THE LONG ROAD TO PARITYJune 16, 2023
The only way to fight industry consolidation is by bringing nursing home members together in one union.
In 1997, fistfights involving 1199, SEIU Local 144, and District 1115 members and organizers erupted outside Lydia Hall Hospital on Long Island. That was unusual because most of the earlier confrontations were over nursing homes.
It proved to be the straw which broke the camel’s back, though. Fighting came to an end the following year, after 1199 affiliated with the powerful Service Employees International Union (SEIU). Local 144’s 30,000 members later voted to merge with 1199. More than 200 nursing home members, half former 144 members, attended a national SEIU Dignity Conference in Detroit soon after.
“Organizing of all nursing home workers and unity between 1199 and former 144 members are vital,” said Fanny Alexander, an LPN at Ross Health Care Center in Brentwood, Long Island. “That way, the owners can’t play one against the other.”
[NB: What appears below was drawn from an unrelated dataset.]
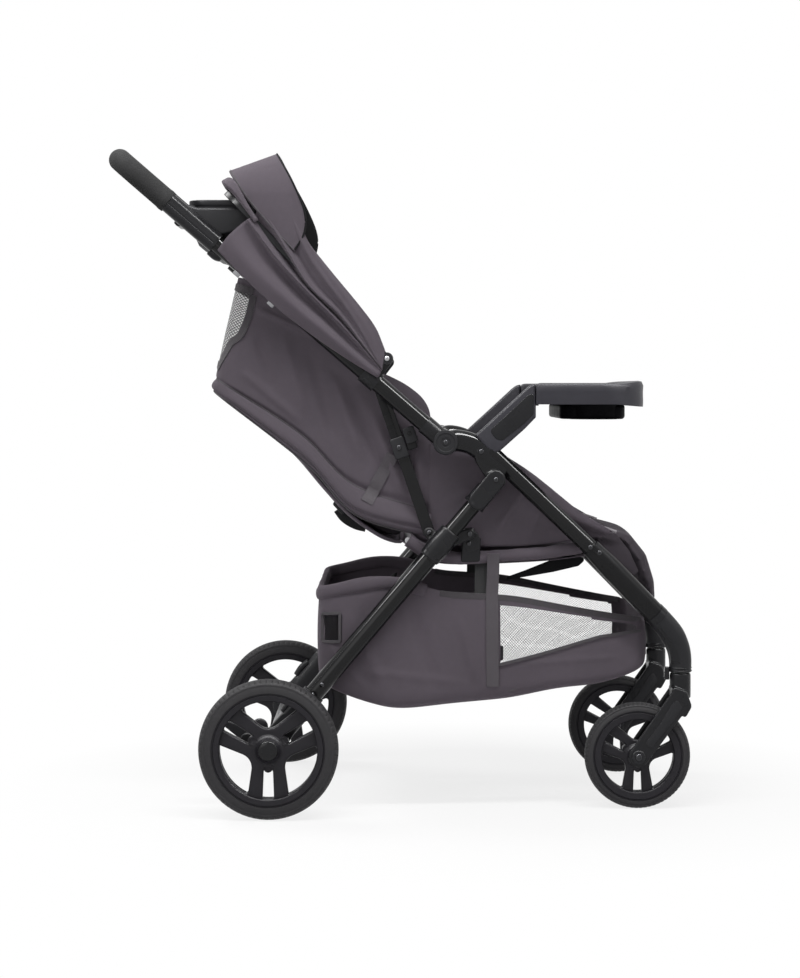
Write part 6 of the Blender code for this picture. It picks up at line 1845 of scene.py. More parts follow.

SEIU declared 1999 the “Year of the Nursing Home Worker. District 1115, which had recently voted to affiliate with SEIU, worked with 1199 on a series of programs. By 2000, District 1115 had also merged with 1199. The 144 and 1115 mergers helped establish 1199’s Nursing Home Division and vastly strengthen 1199’s influence within the industry in New York.
That unity bore fruit in 2002, when members of the Association of Voluntary Nursing Homes and the Greater New York Healthcare Facilities Association (former 144 members) ratified ground-breaking contracts.
A highlight of that agreement was the establishment of a common expiration date with 100,000 other 1199ers—almost all of whom were members of the flagship League of Voluntary Hospitals and Homes. Members also won a wage increase of 13.63% over three years, improved health & pension benefits and inclusion in the Child Care and Job Security Funds.
“It doesn’t matter what political party we belong to,” Forest Hills CNA Mae Smith said at the time. “We got this contract because we are united and are all 1199.”
Unlike the 1199 hospital workers in the League, 1199 nursing home workers are employed in homes that are grouped together in various associations. Members represented by the League set the pace for contract provisions. Generally, after the League contract ratification, negotiations begin with the Group of 65 and the Greater New York Healthcare Facilities Association. The smaller associations, in turn, tend to agree to the settlements reached with the Group and Greater.
1199’s increased influence in the nursing home sector after the merger, helped the Union to initiate the formation of quality Care Committees (QCC)—labor-management teams that focused on worker recruitment and retention, work redesign and other reforms designed to vastly improve nursing home care.
Increased density and member participation and PAC contributions have also translated into greater political influence. Political and legislative action that in New York State has prevented the loss of billions of dollars of Medicaid funding. That political clout extends to other regions, too. Last year in Florida, a right-to-work (for less) state, members helped to win a $15-per-hour minimum wage for all Florida nursing home workers.
Despite their historic victories, however, 1199 nursing home members face serious head winds only worsened by the COVID-19 crisis. Nursing homes, for instance, are not subject to the same kind of scrutiny as hospitals. 1199 has consistently lobbied legislators to exercise greater oversight over the homes and to address the plague of understaffing, over the years, but corporatization remains a major challenge.
Today, roughly 70 percent of the nation’s more than 15,000 nursing homes are for-profit operations. The growing trend towards extracting profit from nursing homes, which were once considered the responsibility of the state, has exerted profound downward pressure on care. Studies show that for-profit nursing homes are twice as likely to have lower ratings than non-profits. Many nursing homes fail to meet minimum requirements, and clearly put profits before people.
1199’s nursing home campaigns have always focused on quality care. The path to that goal includes fair wages, safe working conditions and adequate benefits for those who have been willing to put their own lives on the line to care for others.